*MATERIAL:*
☆ ☆ ☆

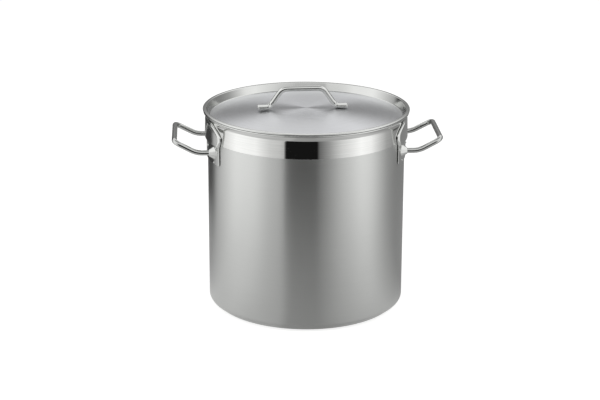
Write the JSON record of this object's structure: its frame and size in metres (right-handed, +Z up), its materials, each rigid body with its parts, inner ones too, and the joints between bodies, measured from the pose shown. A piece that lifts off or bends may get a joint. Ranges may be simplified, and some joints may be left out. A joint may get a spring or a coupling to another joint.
{
  "type": "stock pot",
  "caption": "Tall round steel stock pot with a sandwich base, a flared rim, bar side handles on pressed brackets and a recessed lift-off lid with a bar handle.",
  "frame": {"origin": "middle of the flat face the pot stands on", "axes": "+Z up along the pot's axis, the side handles lie along X"},
  "size_m": [0.4892, 0.3766, 0.4078],
  "materials": {
    "shell_steel": "satin, brushed round the wall, with a mirror band under the rim",
    "lid_steel": "spun, with fine concentric brushing",
    "base_steel": "plain, turned",
    "core_aluminium": "plain",
    "bracket_steel": "pressed and polished",
    "handle_steel": "polished",
    "weld_steel": "polished weld"
  },
  "bodies": {
    "pot": {"pot_shell": "shell_steel", "base_cap": "base_steel", "base_core": "core_aluminium", "side_bracket_left": "bracket_steel", "side_handle_left": "handle_steel", "handle_collar_left_front": "handle_steel", "handle_collar_left_back": "handle_steel", "handle_weld_left_front": "weld_steel", "handle_weld_left_back": "weld_steel", "spot_weld_left_1": "weld_steel", "spot_weld_left_2": "weld_steel", "spot_weld_left_3": "weld_steel", "spot_weld_left_4": "weld_steel", "spot_weld_left_5": "weld_steel", "spot_weld_left_6": "weld_steel", "spot_weld_left_7": "weld_steel", "spot_weld_left_8": "weld_steel", "side_bracket_right": "bracket_steel", "side_handle_right": "handle_steel", "handle_collar_right_front": "handle_steel", "handle_collar_right_back": "handle_steel", "handle_weld_right_front": "weld_steel", "handle_weld_right_back": "weld_steel", "spot_weld_right_1": "weld_steel", "spot_weld_right_2": "weld_steel", "spot_weld_right_3": "weld_steel", "spot_weld_right_4": "weld_steel", "spot_weld_right_5": "weld_steel", "spot_weld_right_6": "weld_steel", "spot_weld_right_7": "weld_steel", "spot_weld_right_8": "weld_steel"},
    "lid": {"lid_pan": "lid_steel", "lid_handle": "handle_steel", "lid_weld_left_inner": "weld_steel", "lid_weld_left_outer": "weld_steel", "lid_weld_right_inner": "weld_steel", "lid_weld_right_outer": "weld_steel"}
  },
  "joints": [
    {"name": "lid_lift", "type": "slide", "parent": "pot", "child": "lid", "axis": [0, 0, 1], "range_m": [0, 0.15]}
  ]
}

☆ ☆ ☆

*REQUIREMENT:* Each line of the material must be restated exactly.

*IN RESPONSE:*
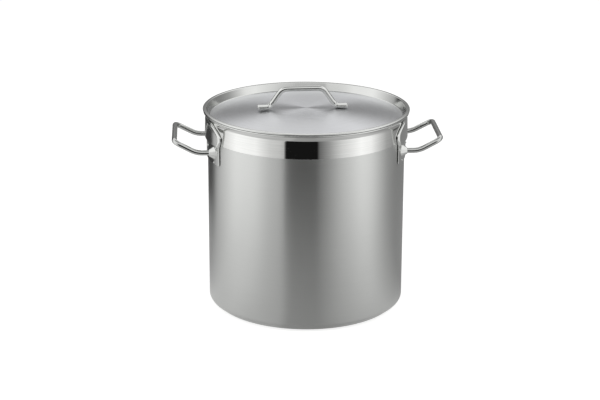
Write the JSON record of this object's structure: its frame and size in metres (right-handed, +Z up), its materials, each rigid body with its parts, inner ones too, and the joints between bodies, measured from the pose shown. A piece that lifts off or bends may get a joint. Ranges may be simplified, and some joints may be left out. A joint may get a spring or a coupling to another joint.
{
  "type": "stock pot",
  "caption": "Tall round steel stock pot with a sandwich base, a flared rim, bar side handles on pressed brackets and a recessed lift-off lid with a bar handle.",
  "frame": {"origin": "middle of the flat face the pot stands on", "axes": "+Z up along the pot's axis, the side handles lie along X"},
  "size_m": [0.4892, 0.3766, 0.4078],
  "materials": {
    "shell_steel": "satin, brushed round the wall, with a mirror band under the rim",
    "lid_steel": "spun, with fine concentric brushing",
    "base_steel": "plain, turned",
    "core_aluminium": "plain",
    "bracket_steel": "pressed and polished",
    "handle_steel": "polished",
    "weld_steel": "polished weld"
  },
  "bodies": {
    "pot": {"pot_shell": "shell_steel", "base_cap": "base_steel", "base_core": "core_aluminium", "side_bracket_left": "bracket_steel", "side_handle_left": "handle_steel", "handle_collar_left_front": "handle_steel", "handle_collar_left_back": "handle_steel", "handle_weld_left_front": "weld_steel", "handle_weld_left_back": "weld_steel", "spot_weld_left_1": "weld_steel", "spot_weld_left_2": "weld_steel", "spot_weld_left_3": "weld_steel", "spot_weld_left_4": "weld_steel", "spot_weld_left_5": "weld_steel", "spot_weld_left_6": "weld_steel", "spot_weld_left_7": "weld_steel", "spot_weld_left_8": "weld_steel", "side_bracket_right": "bracket_steel", "side_handle_right": "handle_steel", "handle_collar_right_front": "handle_steel", "handle_collar_right_back": "handle_steel", "handle_weld_right_front": "weld_steel", "handle_weld_right_back": "weld_steel", "spot_weld_right_1": "weld_steel", "spot_weld_right_2": "weld_steel", "spot_weld_right_3": "weld_steel", "spot_weld_right_4": "weld_steel", "spot_weld_right_5": "weld_steel", "spot_weld_right_6": "weld_steel", "spot_weld_right_7": "weld_steel", "spot_weld_right_8": "weld_steel"},
    "lid": {"lid_pan": "lid_steel", "lid_handle": "handle_steel", "lid_weld_left_inner": "weld_steel", "lid_weld_left_outer": "weld_steel", "lid_weld_right_inner": "weld_steel", "lid_weld_right_outer": "weld_steel"}
  },
  "joints": [
    {"name": "lid_lift", "type": "slide", "parent": "pot", "child": "lid", "axis": [0, 0, 1], "range_m": [0, 0.15]}
  ]
}